§ Exercise: Each line of the material must be returned exactly.

---

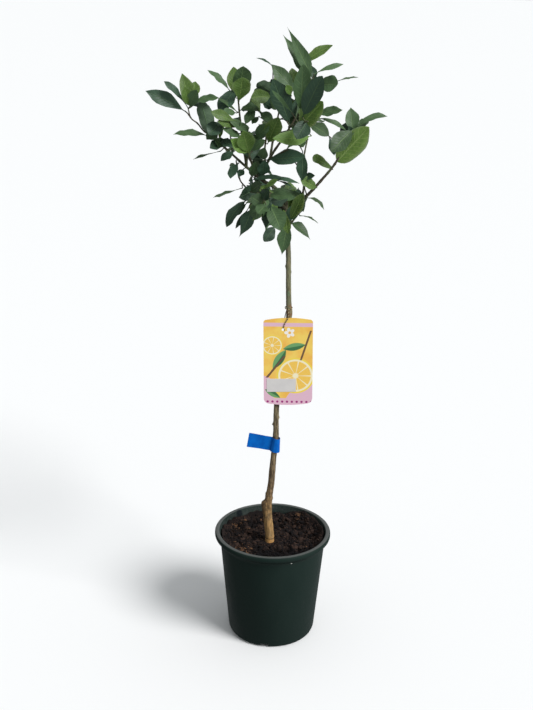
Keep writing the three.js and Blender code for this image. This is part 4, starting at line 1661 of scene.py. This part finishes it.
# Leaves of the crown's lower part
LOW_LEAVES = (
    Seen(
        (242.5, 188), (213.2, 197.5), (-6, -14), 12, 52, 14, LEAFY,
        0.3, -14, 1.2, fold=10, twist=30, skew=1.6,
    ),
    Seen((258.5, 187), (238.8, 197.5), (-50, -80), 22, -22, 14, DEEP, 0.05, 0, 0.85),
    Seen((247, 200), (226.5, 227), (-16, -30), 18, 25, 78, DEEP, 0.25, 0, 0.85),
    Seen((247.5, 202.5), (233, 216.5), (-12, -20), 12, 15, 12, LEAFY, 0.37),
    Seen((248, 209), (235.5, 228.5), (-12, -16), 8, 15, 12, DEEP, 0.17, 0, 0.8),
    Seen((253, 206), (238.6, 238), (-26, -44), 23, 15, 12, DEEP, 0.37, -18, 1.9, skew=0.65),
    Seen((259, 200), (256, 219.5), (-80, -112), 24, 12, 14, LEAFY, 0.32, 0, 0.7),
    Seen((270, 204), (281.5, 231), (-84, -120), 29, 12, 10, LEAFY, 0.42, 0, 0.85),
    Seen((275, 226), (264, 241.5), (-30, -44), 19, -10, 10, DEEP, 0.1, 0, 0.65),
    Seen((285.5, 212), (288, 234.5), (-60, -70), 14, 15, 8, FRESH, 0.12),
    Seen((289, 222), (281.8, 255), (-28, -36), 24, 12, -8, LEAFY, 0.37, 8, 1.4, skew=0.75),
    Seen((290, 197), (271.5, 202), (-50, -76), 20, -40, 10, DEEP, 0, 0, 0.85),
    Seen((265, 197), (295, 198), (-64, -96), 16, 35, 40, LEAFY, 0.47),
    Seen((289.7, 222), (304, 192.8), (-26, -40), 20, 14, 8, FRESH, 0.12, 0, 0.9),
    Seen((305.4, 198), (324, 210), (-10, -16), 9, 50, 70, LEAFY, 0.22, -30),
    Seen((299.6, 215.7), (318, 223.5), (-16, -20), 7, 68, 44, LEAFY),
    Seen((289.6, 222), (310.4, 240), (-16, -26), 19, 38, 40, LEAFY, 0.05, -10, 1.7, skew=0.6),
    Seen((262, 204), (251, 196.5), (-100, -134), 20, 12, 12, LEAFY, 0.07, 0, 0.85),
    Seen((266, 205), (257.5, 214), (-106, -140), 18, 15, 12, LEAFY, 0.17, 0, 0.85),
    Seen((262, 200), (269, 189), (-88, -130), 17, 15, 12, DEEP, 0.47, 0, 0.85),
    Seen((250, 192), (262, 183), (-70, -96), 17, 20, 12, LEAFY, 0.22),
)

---

§ Response to this task:
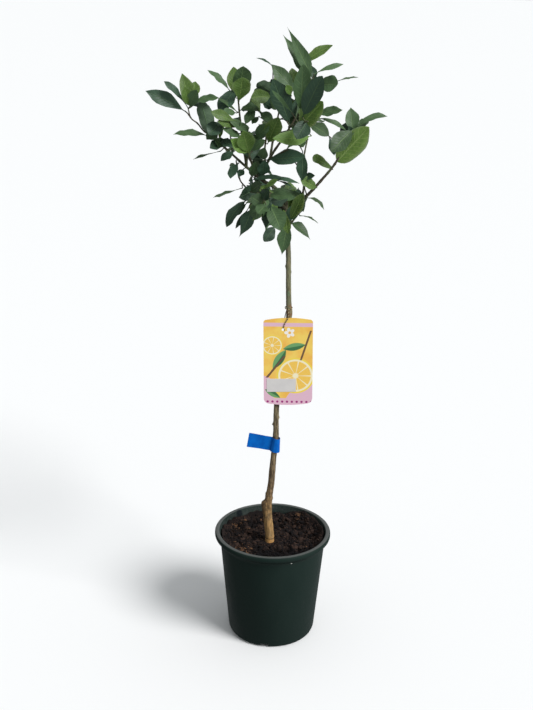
Keep writing the three.js and Blender code for this image. This is part 4, starting at line 1661 of scene.py. This part finishes it.
# Leaves of the crown's lower part
LOW_LEAVES = (
    Seen(
        (242.5, 188), (213.2, 197.5), (-6, -14), 12, 52, 14, LEAFY,
        0.3, -14, 1.2, fold=10, twist=30, skew=1.6,
    ),
    Seen((258.5, 187), (238.8, 197.5), (-50, -80), 22, -22, 14, DEEP, 0.05, 0, 0.85),
    Seen((247, 200), (226.5, 227), (-16, -30), 18, 25, 78, DEEP, 0.25, 0, 0.85),
    Seen((247.5, 202.5), (233, 216.5), (-12, -20), 12, 15, 12, LEAFY, 0.37),
    Seen((248, 209), (235.5, 228.5), (-12, -16), 8, 15, 12, DEEP, 0.17, 0, 0.8),
    Seen((253, 206), (238.6, 238), (-26, -44), 23, 15, 12, DEEP, 0.37, -18, 1.9, skew=0.65),
    Seen((259, 200), (256, 219.5), (-80, -112), 24, 12, 14, LEAFY, 0.32, 0, 0.7),
    Seen((270, 204), (281.5, 231), (-84, -120), 29, 12, 10, LEAFY, 0.42, 0, 0.85),
    Seen((275, 226), (264, 241.5), (-30, -44), 19, -10, 10, DEEP, 0.1, 0, 0.65),
    Seen((285.5, 212), (288, 234.5), (-60, -70), 14, 15, 8, FRESH, 0.12),
    Seen((289, 222), (281.8, 255), (-28, -36), 24, 12, -8, LEAFY, 0.37, 8, 1.4, skew=0.75),
    Seen((290, 197), (271.5, 202), (-50, -76), 20, -40, 10, DEEP, 0, 0, 0.85),
    Seen((265, 197), (295, 198), (-64, -96), 16, 35, 40, LEAFY, 0.47),
    Seen((289.7, 222), (304, 192.8), (-26, -40), 20, 14, 8, FRESH, 0.12, 0, 0.9),
    Seen((305.4, 198), (324, 210), (-10, -16), 9, 50, 70, LEAFY, 0.22, -30),
    Seen((299.6, 215.7), (318, 223.5), (-16, -20), 7, 68, 44, LEAFY),
    Seen((289.6, 222), (310.4, 240), (-16, -26), 19, 38, 40, LEAFY, 0.05, -10, 1.7, skew=0.6),
    Seen((262, 204), (251, 196.5), (-100, -134), 20, 12, 12, LEAFY, 0.07, 0, 0.85),
    Seen((266, 205), (257.5, 214), (-106, -140), 18, 15, 12, LEAFY, 0.17, 0, 0.85),
    Seen((262, 200), (269, 189), (-88, -130), 17, 15, 12, DEEP, 0.47, 0, 0.85),
    Seen((250, 192), (262, 183), (-70, -96), 17, 20, 12, LEAFY, 0.22),
)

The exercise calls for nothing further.